|She's now 4 months old looking very much like her father at this age except he had no chin dimple|
|my Christmas cactus is in bloom again|
|A welcome sight during these 2 days of cold, unrelenting rain and wind|
I have provided him with his own feeder with orange slices and grape jelly, which keeps dissolving in this nasty weather. He prefers the hummingbird feeder
Since the weather has been so bad, I have started to watch TV. I watched the Oprah produced and acted story of Henrietta Lacks. She had died of a virulent strain of cervical cancer in the early 50s leaving 5 children to suffer an incompetent father and cruel step-mothers. Oprah played one of the surviving children.
Researchers at Johns Hopkins had been trying to grow cell cultures of human cancers unsuccessfully until they had a sample of Henrietta's cells. These grew and grew and still are used to develop anticancer drugs and vaccines, the so-called HeLa cells. She lives on through her cells. These cells are so virulent that they commonly cross contaminate other cultures grown any where near them. Back in the stone age of cancer research, the drugs we made were tested against a strain of leukemia cells, L1210, named after Linda, the leukemia patient. This puzzled me as our targets were solid tumors and leukemia is not a solid tumor. I don't think we used HeLa cells. Our drugs were not specific; they interfered with DNA replication of both the normal cells and the tumor cells. Today's cancer drugs are more finely targeted though the ones used on me were not.

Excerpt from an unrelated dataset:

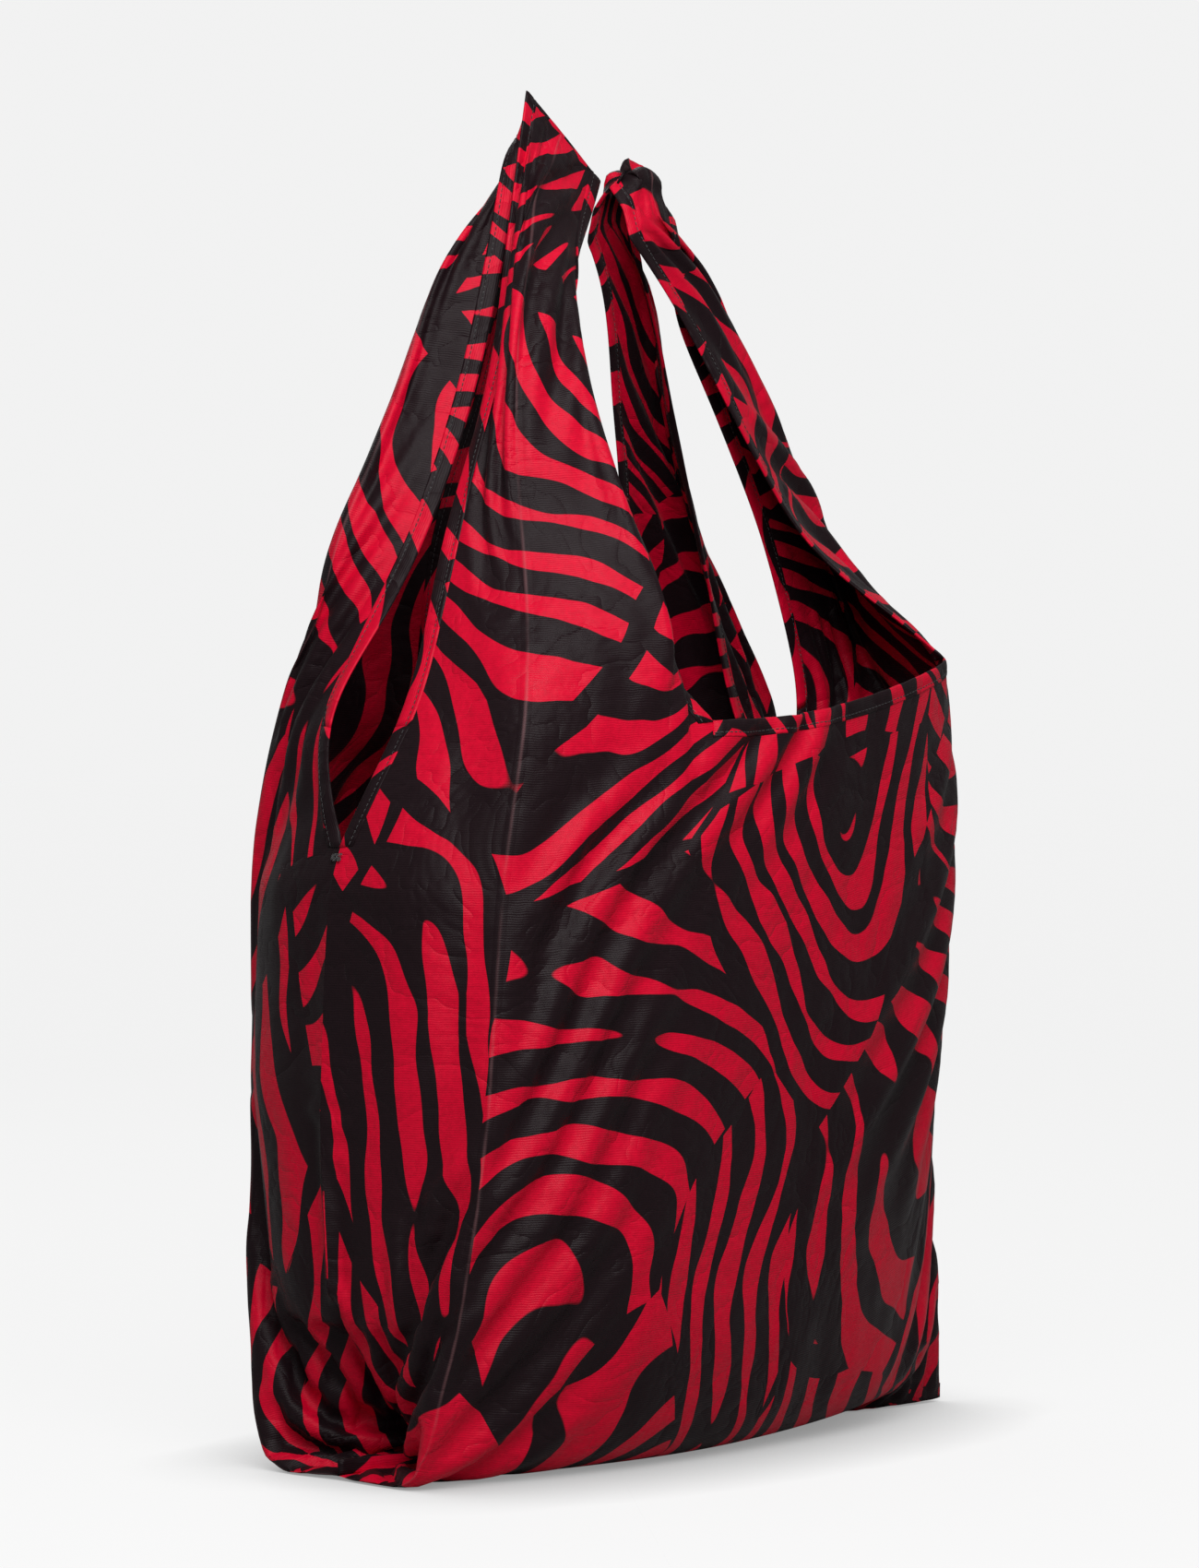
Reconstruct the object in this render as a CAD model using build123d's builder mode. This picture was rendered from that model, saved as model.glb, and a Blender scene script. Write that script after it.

Anyway, a huge point of the drama was that these cells were being sold and the Lacks family had not received one dime. Furthermore, no one had asked Henrietta for the use of her cells. Callous researchers would show up at the daughter's door demanding blood to test for markers without ever explaining their purpose. Only one modern day scientist was shown as anything but a cruel, calculating robot with disdain for the suffering of their patients. This irritated me.
So there was no informed consent but these days, this is how things would have been. Henrietta would have been asked to sign off on using her tissues as experimental material. I was asked to donate my tumor for science. When I asked if there was any benefit to me, I was told coldly that it may benefit future patients but not me specifically making me feel like a shit for asking. Henrietta still will have died a hideous death; her children still would have had miserable lives and they still would not have gotten one dime from Johns Hopkins. The acting was excellent and the story engaging.
Although informed consent would not have helped the Lacks family, it certainly would have helped the Tuskegee airmen who were studied long term for the effects of syphilis. They could have been treated but then the study would have been ruined. That was reprehensible.